Beating the All Blacks with any sort of consistency is akin to solving the most complex of jigsaw puzzles but Dane Haylett-Petty believes the Wallabies have the pieces required to shock the world in Auckland.
Haylett-Petty will almost certainly be charged with filling the sizeable hole left by the injured Israel Folau at fullback and while that presents a fresh set of challenges in itself the facts remain the same.
The Wallabies must beat New Zealand at Eden Park to turn October's Japan Bledisloe into a decider.
It's a feat no Australian side has achieved since 1986 but Haylett-Petty was firm when asked whether the Wallabies have the team capable of causing an enormous upset.
"We definitely believe we have got all the pieces to the puzzle," Haylett-Petty said at the team's Waiheke Island base.
"On each day we are able to beat - at the highest level - the best in the world.
"It's about that consistency week to week and pulling it all together."That's what the All Blacks do every week, week in and week out.
"That's the key and obviously the exciting thing is that when we get that, we'll be hard to beat."
Haylett-Petty believes the Wallabies have all the components needed to beat New Zealand but they also needed to avoid the psychological capitulation that occurred in Sydney.
"We lost that game mentally in the second half," he said.
"It wasn't anything strategic or technical, it was those turnovers.
"We weren't quick enough to react and when they got too far in front...We're the kind of team that can score points fast just like them but I don't think we should ever feel like we are out of the game."

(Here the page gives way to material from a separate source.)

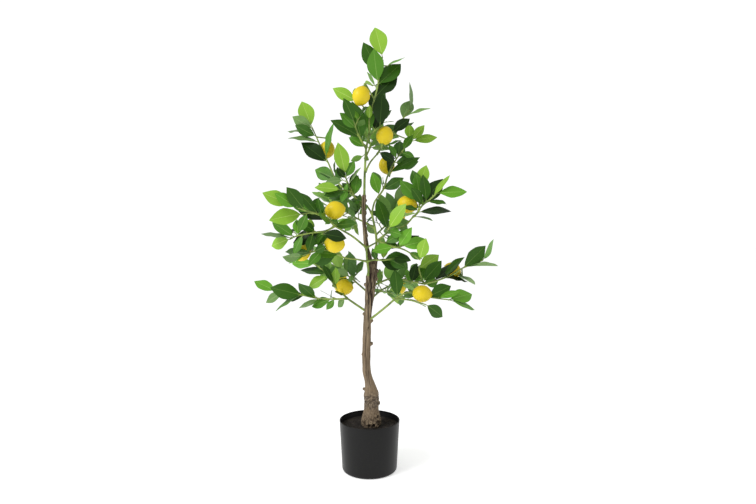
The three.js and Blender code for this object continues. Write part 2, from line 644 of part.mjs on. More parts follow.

While the All Blacks piled on the points in the first half rather than the second this time last year there is still a sense of deja vu 12 months on from the Dunedin thriller.
A performance of that standard would be a drastic improvement - like it was this time last year - and there is a backs-to-the-wall vibe which the Wallabies will embrace.
"After the game we were all very dark and it always seems like everyone is in a dark spot after the game," lock Adam Coleman said.
"The next 24 hours are always pretty tough and looking at the review the most pleasing thing is that we can turn this around.
"What a challenge - to be in New Zealand and have an opportunity the next week."
For Coleman the challenge largely lies at lineout time after seven Wallabies throws were pinched by cunning All Blacks jumpers.
"In each lineout it was one little thing," he said.
"A lift, a jump, our spacing, a throw.
"It wasn't a single thing that was reoccurring all the time.
"The pleasing thing is that if we all do our own individual role we will improve drastically in that area."
The Rebels captain also backed the coaching staff in the wake of veteran rugby scribe Greg Growden's call for changes to be made to the Wallabies' off-field setup.
"We've got full confidence in this coaching staff and we back them 100 percent," Coleman said.
"There has never ever been a question about that so I don't know where that has come from."
The same fans spewing outrage will be the first to pat the Wallabies on the back should they pull off a win as $11 underdogs and while they didn't want nor need a loss to trigger a response Coleman promised exactly that come Saturday.
"It's something that we've spoken about going into the first game - not waiting to be hurt to respond," he said.
"We've been hurt now so now we're going to respond."